Feasibility and Accuracy of a Novel Pleural Drain Gas Analyzer in Detecting Air Leaks

Overview

The goal of this study is to assess the clinical feasibility of a novel, reusable, low cost gas analyzer that detects breath in chest drains in order to diagnose and heal air leaks. The investigators have developed prototype gas analyzers that attach to the outlet of any analog chest drain, and can be connected temporarily to the sampling port. They detect breath by measuring CO2, O2, and pressure, in order to supplement the information provided by the bubbles in the water seal.

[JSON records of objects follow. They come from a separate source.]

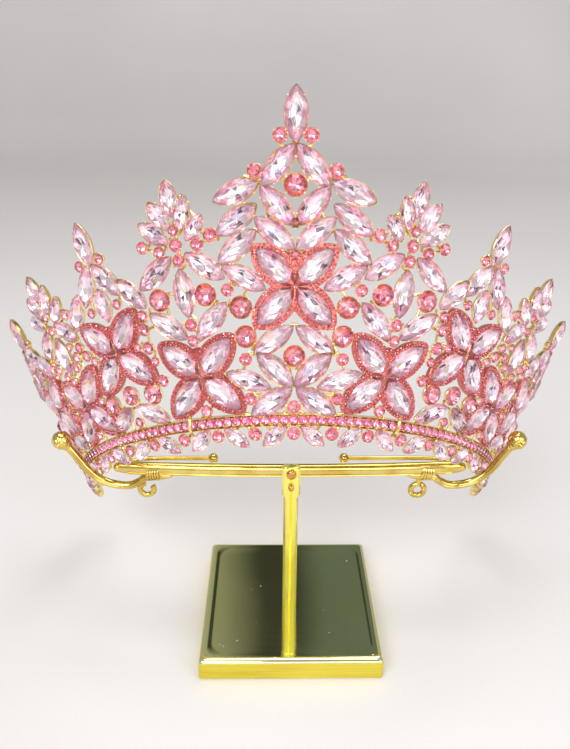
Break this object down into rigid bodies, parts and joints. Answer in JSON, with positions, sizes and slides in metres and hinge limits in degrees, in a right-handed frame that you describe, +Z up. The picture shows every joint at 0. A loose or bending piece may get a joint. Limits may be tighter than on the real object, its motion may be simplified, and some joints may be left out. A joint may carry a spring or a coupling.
{
  "type": "tiara on display stand",
  "caption": "Tall jewelled tiara with flower and spire motifs in marquise and round stones on a gold frame, resting on a small square-footed display stand with a hooked bar.",
  "frame": {"origin": "centre of the stand plate's underside", "axes": "-Y towards the front of the tiara, +Z up, X across its width"},
  "size_m": [0.2086, 0.0806, 0.1841],
  "materials": {
    "pale_stone": "polished facets",
    "gold_setting": "polished gold plating with pink and red stones",
    "gold_bar": "polished gold plating",
    "gold_plate": "brushed edge, mirror top"
  },
  "bodies": {
    "root": {"spire_tip": "pale_stone", "spire_cap_left": "pale_stone", "spire_cap_right": "pale_stone", "leaf_upper_left": "pale_stone", "leaf_upper_right": "pale_stone", "vee_upper_left": "pale_stone", "vee_upper_right": "pale_stone", "leaf_middle_left": "pale_stone", "leaf_middle_right": "pale_stone", "vee_lower_left": "pale_stone", "vee_lower_right": "pale_stone", "leaf_lower_left": "pale_stone", "leaf_lower_right": "pale_stone", "great_flower_outer_up": "pale_stone", "great_flower_outer_down": "pale_stone", "great_flower_inner_down": "pale_stone", "great_flower_inner_up": "pale_stone", "base_flower_outer_up": "pale_stone", "base_flower_outer_down": "pale_stone", "base_flower_inner_down": "pale_stone", "base_flower_inner_up": "pale_stone", "second_flower_outer_up_left": "pale_stone", "second_flower_outer_up_right": "pale_stone", "second_flower_outer_down_left": "pale_stone", "second_flower_outer_down_right": "pale_stone", "second_flower_inner_down_left": "pale_stone", "second_flower_inner_down_right": "pale_stone", "second_flower_inner_up_left": "pale_stone", "second_flower_inner_up_right": "pale_stone", "third_flower_outer_up_left": "pale_stone", "third_flower_outer_up_right": "pale_stone", "third_flower_outer_down_left": "pale_stone", "third_flower_outer_down_right": "pale_stone", "third_flower_inner_down_left": "pale_stone", "third_flower_inner_down_right": "pale_stone", "third_flower_inner_up_left": "pale_stone", "third_flower_inner_up_right": "pale_stone", "tiara_frame": "gold_setting", "hooked_bar": "gold_bar", "stand_post": "gold_bar", "screw_upper": "gold_bar", "screw_lower": "gold_bar", "stand_plate": "gold_plate"}
  },
  "joints": []
}
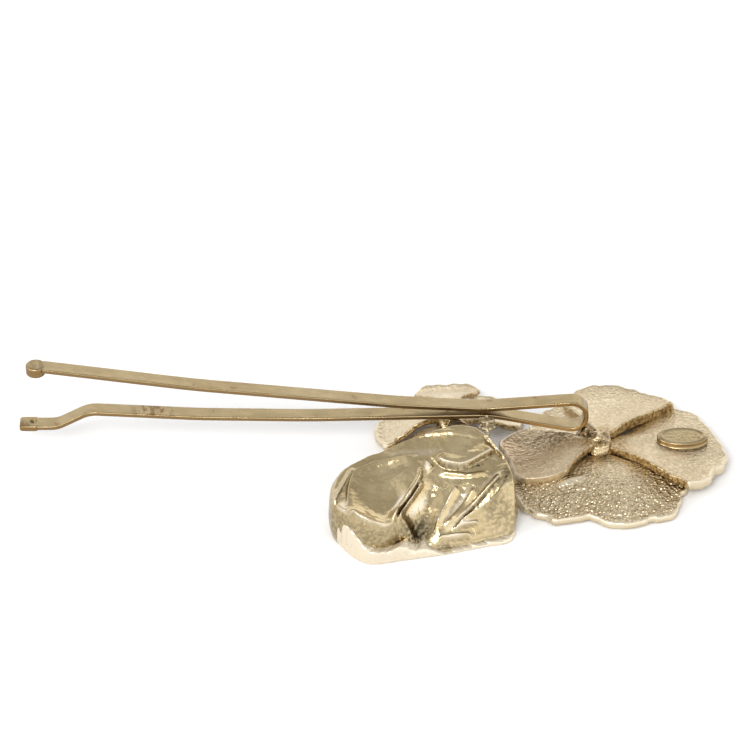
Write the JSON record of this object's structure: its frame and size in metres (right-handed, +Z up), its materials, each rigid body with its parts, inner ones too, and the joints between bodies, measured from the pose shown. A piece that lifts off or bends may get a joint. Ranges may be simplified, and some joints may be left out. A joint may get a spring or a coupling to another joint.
{
  "type": "spring hair slide",
  "caption": "Folded flat-strip spring hair slide in pale gold metal, with a large and a small flower on its back and a blossom hanging on a short chain of rings.",
  "frame": {"origin": "under the middle of the bounding box, on the surface that the slide lies on, face down", "axes": "+X from the open tips of the strip towards its bow, +Z up, away from the faces of the flowers; the blossom lies on the -Y side"},
  "size_m": [0.0846, 0.0336, 0.0126],
  "materials": {
    "strip": "satin pale gold with brown tarnish spots",
    "tip": "satin pale gold",
    "ring": "bright pale gold",
    "solder": "uneven, dull",
    "plaque": "bright pale gold, blank",
    "rivet": "uneven, bright",
    "blossom": "polished pale gold",
    "stamens": "satin pale gold",
    "petal": "matte grained pale gold"
  },
  "bodies": {
    "frame": {"lower_arm": "strip", "spring_bow": "strip", "lower_tip_pad": "tip", "large_petal_back": "petal", "large_petal_right": "petal", "large_petal_front": "petal", "large_petal_left": "petal", "large_petal_bow": "petal", "large_flower_rivet": "rivet", "large_flower_stamens": "stamens", "oval_plaque": "plaque", "bow_solder": "solder", "small_petal_back": "petal", "small_petal_left": "petal", "small_petal_front_left": "petal", "small_petal_front": "petal", "small_petal_right": "petal", "small_flower_rivet": "rivet", "small_flower_stamens": "stamens", "arm_solder": "solder", "chain_eyelet": "ring"},
    "upper_arm": {"upper_arm": "strip", "upper_tip_bead": "tip"},
    "link_1": {"chain_link_1": "ring"},
    "link_2": {"chain_link_2": "ring"},
    "blossom": {"blossom_base": "blossom", "blossom_petal_left": "blossom", "blossom_petal_front": "blossom", "blossom_petal_right": "blossom", "blossom_petal_back": "blossom", "blossom_inner_petal_left": "blossom", "blossom_inner_petal_front": "blossom", "blossom_inner_petal_right": "blossom", "blossom_heart": "blossom", "blossom_eyelet": "ring"}
  },
  "joints": [
    {"name": "clip_open", "type": "hinge", "parent": "frame", "child": "upper_arm", "pos_m": [0.0236, 0.006, 0.00562], "axis": [0, 1, 0], "range_deg": [-1, 20], "stiffness_Nm_per_rad": 0.15, "deforming": ["spring_bow"]},
    {"name": "link_1_swing", "type": "hinge", "parent": "frame", "child": "link_1", "pos_m": [0.0133, 0.00303, 0.00623], "axis": [1, 0, 0], "range_deg": [-30, 5]},
    {"name": "link_2_swing", "type": "hinge", "parent": "link_1", "child": "link_2", "pos_m": [0.0133, 0.00174, 0.00668], "axis": [0, 0.3256, 0.9455], "range_deg": [-20, 1]},
    {"name": "blossom_swing", "type": "hinge", "parent": "link_2", "child": "blossom", "pos_m": [0.0133, 0.00046, 0.00712], "axis": [1, 0, 0], "range_deg": [-45, 5]}
  ]
}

Tests on patients in 2013 at Northwestern demonstrated that gas analysis can help diagnose and heal air leaks by detecting breath in chest drains, as documented in the investigator's patents and peer-reviewed publications. CO2 is 100 times higher in the lung than ambient, and O2 the same amount lower in ppm. The length of time that it takes to detect breath at the outlet is related to the size of the air leak. O2 is available next to every bed, often used in recovery, and when high O2 is quickly detected at the sampling port, the only source can be an active air leak. The primary aim is to assess whether the device can accurately measure changes in gas flow from an analog pleural drain and whether this accurately detects pleural air leaks. Specific aim 1: To determine whether the gas analyzer device can measure changes in exhaled gas levels and if this can distinguish true air leaks from false air leaks. Sub aim 1: Assess how patient characteristics such as extent of resection, pre-existing conditions such as COD, lung function test, etc, affect the efficacy of the device. Specific aim 2: Compare the accuracy of pleural air leak measured via gas analysis to the accuracy of pleural air leak detection as measured by standard VI. The hypothesis is that the prototype pleural gas analyzer, through detection of carbon dioxide and oxygen levels, can distinguish true air leaks from false air leaks more accurately than the traditionally practiced method of Visual Inspection of bubbles in the chest drainage unit (VI). Study Endpoints: The primary end point of this study is detection of air leak, either by VI or prototype pleural gas analysis. True Air Leak Definition: 1. Both visual inspection and pleural gas analysis demonstrate an air leak 2. Development of a pneumothorax at any point up to 4 weeks after chest tube removal 3. Pneumothorax develops during a clamp trial to assess for true air leak (failed clamp trial) 4. Patient discharged home with chest tube due to clinical concern (even in absence of clamp trial) of ongoing air leak 5. Development of clinically significant subcutaneous emphysema either with a chest tube in place or after chest tube removal (defined as an increase beyond initial post op, observable to patient or care team) Secondary endpoint is comparison in accuracy in detection of air leak between VI and gas analysis.